**WORK TO BE COMPLETED**
Extract the lines that hold the string "files".
**** RECORDS FOR THIS TASK
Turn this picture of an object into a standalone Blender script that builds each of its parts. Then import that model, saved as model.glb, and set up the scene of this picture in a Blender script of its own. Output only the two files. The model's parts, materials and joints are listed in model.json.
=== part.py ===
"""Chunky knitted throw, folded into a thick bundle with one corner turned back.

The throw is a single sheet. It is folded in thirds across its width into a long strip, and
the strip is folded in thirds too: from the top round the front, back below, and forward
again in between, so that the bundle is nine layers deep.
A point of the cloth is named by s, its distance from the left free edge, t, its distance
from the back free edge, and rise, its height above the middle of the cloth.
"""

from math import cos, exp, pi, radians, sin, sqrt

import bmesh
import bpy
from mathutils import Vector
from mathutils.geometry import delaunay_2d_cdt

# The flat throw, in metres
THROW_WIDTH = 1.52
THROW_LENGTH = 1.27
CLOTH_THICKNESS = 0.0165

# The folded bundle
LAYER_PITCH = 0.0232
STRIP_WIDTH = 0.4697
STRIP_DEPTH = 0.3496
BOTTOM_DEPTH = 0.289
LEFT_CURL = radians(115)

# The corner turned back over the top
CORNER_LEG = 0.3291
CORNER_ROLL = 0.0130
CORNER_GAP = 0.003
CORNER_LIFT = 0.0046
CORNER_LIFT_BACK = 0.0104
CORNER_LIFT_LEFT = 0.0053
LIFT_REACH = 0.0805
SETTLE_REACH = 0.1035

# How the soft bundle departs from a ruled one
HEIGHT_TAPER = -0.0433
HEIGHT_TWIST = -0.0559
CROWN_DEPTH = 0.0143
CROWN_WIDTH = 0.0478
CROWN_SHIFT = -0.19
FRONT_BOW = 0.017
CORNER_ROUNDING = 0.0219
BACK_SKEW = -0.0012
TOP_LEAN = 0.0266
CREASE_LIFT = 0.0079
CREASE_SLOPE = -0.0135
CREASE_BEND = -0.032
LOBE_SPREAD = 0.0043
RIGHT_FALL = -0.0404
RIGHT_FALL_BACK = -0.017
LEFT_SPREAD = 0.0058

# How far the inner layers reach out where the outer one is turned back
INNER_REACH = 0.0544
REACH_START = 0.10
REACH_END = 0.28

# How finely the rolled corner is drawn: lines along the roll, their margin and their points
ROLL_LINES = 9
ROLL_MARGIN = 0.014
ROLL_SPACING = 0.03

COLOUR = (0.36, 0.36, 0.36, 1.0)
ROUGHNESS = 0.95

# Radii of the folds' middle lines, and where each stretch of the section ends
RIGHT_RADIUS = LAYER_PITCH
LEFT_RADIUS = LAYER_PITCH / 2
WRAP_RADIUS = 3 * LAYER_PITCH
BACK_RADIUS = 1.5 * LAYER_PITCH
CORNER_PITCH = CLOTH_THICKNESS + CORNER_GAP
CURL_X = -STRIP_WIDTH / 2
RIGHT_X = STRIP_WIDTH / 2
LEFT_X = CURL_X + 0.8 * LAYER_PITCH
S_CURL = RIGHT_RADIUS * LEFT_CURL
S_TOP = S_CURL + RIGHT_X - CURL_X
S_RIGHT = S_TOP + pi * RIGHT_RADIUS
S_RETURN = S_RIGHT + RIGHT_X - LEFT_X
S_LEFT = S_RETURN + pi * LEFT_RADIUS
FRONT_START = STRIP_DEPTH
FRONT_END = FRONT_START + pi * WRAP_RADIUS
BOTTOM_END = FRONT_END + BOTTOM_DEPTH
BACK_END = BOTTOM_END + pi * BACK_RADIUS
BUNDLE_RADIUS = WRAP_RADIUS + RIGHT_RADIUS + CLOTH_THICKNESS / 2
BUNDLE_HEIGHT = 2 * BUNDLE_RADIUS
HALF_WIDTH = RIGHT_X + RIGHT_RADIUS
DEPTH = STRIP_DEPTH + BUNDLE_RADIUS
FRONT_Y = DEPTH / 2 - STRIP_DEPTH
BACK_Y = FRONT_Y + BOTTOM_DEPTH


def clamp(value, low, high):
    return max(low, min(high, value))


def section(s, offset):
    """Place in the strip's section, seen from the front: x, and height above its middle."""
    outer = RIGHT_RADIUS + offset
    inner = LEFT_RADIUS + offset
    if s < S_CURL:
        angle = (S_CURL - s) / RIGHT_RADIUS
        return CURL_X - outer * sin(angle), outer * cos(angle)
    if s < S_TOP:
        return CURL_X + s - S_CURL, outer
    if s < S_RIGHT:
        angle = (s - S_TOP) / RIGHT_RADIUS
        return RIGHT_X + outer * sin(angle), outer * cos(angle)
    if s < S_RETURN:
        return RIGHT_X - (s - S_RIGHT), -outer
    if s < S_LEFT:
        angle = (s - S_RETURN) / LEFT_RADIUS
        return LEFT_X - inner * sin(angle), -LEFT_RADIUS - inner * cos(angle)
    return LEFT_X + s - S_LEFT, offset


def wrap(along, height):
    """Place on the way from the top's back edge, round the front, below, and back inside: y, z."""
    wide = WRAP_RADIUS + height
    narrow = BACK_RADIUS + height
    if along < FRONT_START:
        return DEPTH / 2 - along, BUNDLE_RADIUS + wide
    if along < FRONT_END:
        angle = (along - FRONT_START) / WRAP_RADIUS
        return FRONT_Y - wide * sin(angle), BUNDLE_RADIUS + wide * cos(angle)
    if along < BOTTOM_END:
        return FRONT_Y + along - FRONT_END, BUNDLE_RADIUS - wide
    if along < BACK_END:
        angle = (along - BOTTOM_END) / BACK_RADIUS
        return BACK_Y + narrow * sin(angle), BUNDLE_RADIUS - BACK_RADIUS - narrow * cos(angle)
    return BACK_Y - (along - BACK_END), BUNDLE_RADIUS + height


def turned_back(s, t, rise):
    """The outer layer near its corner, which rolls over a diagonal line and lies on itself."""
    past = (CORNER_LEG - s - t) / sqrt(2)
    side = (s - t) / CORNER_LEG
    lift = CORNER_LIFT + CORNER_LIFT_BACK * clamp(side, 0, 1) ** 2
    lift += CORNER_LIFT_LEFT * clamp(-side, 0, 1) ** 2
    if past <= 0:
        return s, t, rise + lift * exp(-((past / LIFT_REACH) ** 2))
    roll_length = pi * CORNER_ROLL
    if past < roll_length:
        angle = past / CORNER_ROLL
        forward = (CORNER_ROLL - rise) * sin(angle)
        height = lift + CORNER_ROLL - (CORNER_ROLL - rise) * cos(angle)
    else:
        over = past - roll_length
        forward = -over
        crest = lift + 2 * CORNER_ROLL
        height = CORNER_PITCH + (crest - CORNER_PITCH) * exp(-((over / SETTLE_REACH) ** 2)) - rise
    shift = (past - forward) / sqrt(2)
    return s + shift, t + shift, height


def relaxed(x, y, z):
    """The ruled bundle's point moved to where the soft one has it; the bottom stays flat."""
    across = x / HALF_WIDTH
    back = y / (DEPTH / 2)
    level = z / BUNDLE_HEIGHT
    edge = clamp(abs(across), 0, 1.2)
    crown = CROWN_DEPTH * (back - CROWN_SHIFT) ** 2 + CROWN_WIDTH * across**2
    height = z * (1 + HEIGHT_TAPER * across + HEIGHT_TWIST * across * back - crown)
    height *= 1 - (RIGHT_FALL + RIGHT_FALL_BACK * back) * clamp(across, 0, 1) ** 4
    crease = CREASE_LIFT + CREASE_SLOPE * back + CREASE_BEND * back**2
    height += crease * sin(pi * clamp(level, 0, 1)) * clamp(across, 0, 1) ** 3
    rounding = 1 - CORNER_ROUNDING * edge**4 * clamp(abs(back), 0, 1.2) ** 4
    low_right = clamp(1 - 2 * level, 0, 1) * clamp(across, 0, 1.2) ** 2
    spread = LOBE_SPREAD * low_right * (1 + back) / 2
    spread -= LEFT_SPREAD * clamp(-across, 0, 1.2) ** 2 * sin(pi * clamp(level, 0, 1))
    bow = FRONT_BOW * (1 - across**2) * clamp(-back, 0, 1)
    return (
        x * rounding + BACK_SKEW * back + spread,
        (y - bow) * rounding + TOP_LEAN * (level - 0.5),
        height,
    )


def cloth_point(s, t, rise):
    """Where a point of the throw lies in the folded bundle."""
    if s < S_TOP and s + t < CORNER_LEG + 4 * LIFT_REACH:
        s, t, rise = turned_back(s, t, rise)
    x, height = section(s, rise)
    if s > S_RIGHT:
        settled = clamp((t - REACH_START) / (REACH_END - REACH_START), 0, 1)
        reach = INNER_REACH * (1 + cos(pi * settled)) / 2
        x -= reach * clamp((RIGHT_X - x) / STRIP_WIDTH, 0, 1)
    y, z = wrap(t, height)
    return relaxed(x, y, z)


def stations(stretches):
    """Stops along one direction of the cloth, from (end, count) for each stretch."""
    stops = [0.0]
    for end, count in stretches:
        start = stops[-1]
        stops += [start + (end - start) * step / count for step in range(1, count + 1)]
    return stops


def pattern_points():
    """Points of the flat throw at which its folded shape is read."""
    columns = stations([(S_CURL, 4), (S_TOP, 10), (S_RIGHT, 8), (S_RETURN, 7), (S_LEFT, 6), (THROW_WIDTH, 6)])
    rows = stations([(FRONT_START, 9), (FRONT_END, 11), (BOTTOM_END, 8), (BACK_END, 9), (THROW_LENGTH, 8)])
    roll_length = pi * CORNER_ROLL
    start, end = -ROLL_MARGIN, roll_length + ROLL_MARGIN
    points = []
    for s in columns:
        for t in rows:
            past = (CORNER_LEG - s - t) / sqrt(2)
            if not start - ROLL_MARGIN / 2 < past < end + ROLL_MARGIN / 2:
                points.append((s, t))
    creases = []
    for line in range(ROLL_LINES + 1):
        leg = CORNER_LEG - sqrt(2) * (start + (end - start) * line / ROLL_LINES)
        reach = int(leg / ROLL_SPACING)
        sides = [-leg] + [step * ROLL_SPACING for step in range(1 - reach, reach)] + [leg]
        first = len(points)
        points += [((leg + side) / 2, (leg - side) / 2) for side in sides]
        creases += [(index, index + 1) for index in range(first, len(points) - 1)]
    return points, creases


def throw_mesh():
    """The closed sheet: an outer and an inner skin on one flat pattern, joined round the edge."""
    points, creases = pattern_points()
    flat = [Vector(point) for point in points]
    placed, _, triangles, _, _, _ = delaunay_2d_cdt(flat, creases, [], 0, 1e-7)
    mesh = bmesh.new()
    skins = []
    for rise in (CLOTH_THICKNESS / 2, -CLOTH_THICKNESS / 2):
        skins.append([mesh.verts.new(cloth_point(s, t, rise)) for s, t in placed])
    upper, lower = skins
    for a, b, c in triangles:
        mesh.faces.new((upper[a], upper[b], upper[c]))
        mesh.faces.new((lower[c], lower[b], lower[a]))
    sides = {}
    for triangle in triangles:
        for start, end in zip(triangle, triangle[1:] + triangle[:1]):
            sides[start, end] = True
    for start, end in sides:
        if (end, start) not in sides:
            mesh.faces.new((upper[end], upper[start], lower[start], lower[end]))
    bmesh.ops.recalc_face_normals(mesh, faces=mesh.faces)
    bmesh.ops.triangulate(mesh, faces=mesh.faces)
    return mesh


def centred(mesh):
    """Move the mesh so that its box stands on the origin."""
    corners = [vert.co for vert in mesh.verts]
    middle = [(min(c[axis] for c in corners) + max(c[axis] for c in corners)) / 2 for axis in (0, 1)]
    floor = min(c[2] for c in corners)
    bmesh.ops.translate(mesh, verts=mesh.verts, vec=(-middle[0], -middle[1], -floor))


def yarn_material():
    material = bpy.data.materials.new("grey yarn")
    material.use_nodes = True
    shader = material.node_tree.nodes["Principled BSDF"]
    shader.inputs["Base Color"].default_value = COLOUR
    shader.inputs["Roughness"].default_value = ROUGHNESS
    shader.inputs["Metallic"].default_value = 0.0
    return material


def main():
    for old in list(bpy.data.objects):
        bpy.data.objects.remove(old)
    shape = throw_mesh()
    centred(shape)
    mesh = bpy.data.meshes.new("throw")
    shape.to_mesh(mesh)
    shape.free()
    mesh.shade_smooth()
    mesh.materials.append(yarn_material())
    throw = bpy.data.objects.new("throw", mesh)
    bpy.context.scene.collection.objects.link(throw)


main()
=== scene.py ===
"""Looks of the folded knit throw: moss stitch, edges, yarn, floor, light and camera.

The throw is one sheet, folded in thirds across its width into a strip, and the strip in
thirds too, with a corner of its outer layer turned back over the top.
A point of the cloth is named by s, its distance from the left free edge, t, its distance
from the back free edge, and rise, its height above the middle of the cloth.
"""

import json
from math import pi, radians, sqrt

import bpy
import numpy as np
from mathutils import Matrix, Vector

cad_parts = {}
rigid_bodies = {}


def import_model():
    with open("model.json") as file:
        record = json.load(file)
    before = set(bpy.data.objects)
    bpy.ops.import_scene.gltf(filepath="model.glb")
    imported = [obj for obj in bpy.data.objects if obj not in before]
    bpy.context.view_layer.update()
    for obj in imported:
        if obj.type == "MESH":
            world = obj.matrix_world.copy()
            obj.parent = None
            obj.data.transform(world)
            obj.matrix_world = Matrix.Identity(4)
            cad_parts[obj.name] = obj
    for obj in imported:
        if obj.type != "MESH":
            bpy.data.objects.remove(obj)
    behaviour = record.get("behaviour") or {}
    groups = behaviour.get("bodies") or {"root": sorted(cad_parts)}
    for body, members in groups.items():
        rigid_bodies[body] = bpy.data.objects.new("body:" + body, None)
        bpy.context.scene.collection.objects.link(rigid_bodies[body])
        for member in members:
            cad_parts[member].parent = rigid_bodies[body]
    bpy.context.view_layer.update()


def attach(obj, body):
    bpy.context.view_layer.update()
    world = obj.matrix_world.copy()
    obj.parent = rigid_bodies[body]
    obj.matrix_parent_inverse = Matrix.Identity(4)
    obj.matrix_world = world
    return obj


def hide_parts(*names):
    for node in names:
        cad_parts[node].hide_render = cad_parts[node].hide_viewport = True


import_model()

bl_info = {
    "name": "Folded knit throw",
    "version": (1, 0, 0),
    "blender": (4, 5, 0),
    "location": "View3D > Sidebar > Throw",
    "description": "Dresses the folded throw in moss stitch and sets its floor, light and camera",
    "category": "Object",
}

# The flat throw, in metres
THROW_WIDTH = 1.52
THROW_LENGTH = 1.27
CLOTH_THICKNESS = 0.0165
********
**** RECORDS FOR THIS TASK
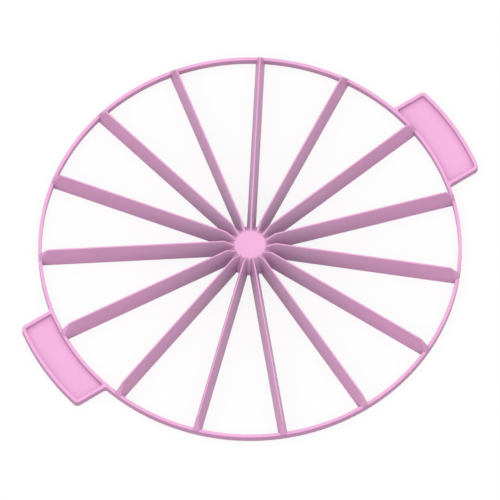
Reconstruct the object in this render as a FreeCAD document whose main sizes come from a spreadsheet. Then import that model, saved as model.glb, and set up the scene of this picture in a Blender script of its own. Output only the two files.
********
**** RECORDS FOR THIS TASK
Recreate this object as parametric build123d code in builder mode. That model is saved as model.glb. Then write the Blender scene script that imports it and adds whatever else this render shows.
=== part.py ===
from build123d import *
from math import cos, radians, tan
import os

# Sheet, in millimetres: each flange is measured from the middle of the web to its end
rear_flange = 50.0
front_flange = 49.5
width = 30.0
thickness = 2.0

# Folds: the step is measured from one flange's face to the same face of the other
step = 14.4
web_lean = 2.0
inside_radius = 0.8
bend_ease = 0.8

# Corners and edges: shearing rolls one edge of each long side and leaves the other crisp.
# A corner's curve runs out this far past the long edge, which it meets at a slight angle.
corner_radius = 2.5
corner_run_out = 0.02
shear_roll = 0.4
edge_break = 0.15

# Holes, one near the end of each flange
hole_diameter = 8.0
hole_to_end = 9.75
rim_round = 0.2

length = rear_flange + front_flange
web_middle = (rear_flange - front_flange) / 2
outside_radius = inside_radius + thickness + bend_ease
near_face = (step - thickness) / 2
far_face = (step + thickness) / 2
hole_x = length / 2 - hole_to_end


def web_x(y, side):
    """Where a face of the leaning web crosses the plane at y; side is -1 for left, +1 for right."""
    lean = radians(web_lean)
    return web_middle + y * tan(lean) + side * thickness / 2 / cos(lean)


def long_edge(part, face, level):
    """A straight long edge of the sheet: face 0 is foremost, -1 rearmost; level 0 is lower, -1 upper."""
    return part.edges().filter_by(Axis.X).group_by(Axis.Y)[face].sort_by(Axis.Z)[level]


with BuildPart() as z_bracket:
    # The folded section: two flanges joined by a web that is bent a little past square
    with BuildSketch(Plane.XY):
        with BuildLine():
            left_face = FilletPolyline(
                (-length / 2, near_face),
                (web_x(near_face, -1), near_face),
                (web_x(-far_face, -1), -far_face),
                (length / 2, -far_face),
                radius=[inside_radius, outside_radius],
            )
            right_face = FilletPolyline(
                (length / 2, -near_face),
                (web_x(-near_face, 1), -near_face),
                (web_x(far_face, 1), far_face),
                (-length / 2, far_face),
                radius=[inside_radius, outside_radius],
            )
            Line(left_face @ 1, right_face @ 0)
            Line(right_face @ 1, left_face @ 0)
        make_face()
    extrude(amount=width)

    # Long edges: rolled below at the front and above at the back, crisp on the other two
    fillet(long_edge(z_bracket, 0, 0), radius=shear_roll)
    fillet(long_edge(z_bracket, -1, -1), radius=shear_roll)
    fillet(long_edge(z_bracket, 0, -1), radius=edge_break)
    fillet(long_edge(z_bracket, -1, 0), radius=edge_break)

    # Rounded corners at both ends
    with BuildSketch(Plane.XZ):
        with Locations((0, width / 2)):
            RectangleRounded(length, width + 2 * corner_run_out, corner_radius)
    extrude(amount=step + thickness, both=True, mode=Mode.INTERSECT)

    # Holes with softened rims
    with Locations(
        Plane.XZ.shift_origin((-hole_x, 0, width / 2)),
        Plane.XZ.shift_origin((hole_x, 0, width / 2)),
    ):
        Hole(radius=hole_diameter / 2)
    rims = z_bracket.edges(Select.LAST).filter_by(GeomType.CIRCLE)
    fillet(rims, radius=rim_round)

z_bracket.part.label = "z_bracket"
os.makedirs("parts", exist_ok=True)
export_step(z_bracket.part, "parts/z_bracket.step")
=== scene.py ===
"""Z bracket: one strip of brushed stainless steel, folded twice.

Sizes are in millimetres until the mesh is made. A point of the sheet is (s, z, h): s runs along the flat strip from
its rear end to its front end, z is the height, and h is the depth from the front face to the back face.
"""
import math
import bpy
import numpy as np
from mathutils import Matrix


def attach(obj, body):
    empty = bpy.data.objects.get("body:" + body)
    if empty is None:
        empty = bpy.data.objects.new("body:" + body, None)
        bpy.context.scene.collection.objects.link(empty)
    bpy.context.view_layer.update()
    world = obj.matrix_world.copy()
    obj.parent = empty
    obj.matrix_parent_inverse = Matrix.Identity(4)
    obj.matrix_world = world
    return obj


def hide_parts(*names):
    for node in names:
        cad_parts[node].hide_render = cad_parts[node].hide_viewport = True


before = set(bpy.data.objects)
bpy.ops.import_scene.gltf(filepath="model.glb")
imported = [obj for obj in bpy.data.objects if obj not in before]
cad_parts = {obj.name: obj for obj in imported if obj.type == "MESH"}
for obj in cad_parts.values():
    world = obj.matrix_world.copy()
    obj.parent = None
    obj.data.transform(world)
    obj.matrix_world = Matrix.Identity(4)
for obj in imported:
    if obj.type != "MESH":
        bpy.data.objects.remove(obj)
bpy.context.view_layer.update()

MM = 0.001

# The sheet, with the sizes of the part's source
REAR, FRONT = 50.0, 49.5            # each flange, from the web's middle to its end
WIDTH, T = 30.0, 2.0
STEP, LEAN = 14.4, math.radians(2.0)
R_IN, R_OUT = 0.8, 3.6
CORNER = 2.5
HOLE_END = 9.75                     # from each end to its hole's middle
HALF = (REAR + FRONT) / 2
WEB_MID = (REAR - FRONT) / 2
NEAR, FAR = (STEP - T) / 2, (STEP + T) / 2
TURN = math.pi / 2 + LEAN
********
**TASK RESPONSE**
Turn this picture of an object into a standalone Blender script that builds each of its parts. Then import that model, saved as model.glb, and set up the scene of this picture in a Blender script of its own. Output only the two files. The model's parts, materials and joints are listed in model.json.
Reconstruct the object in this render as a FreeCAD document whose main sizes come from a spreadsheet. Then import that model, saved as model.glb, and set up the scene of this picture in a Blender script of its own. Output only the two files.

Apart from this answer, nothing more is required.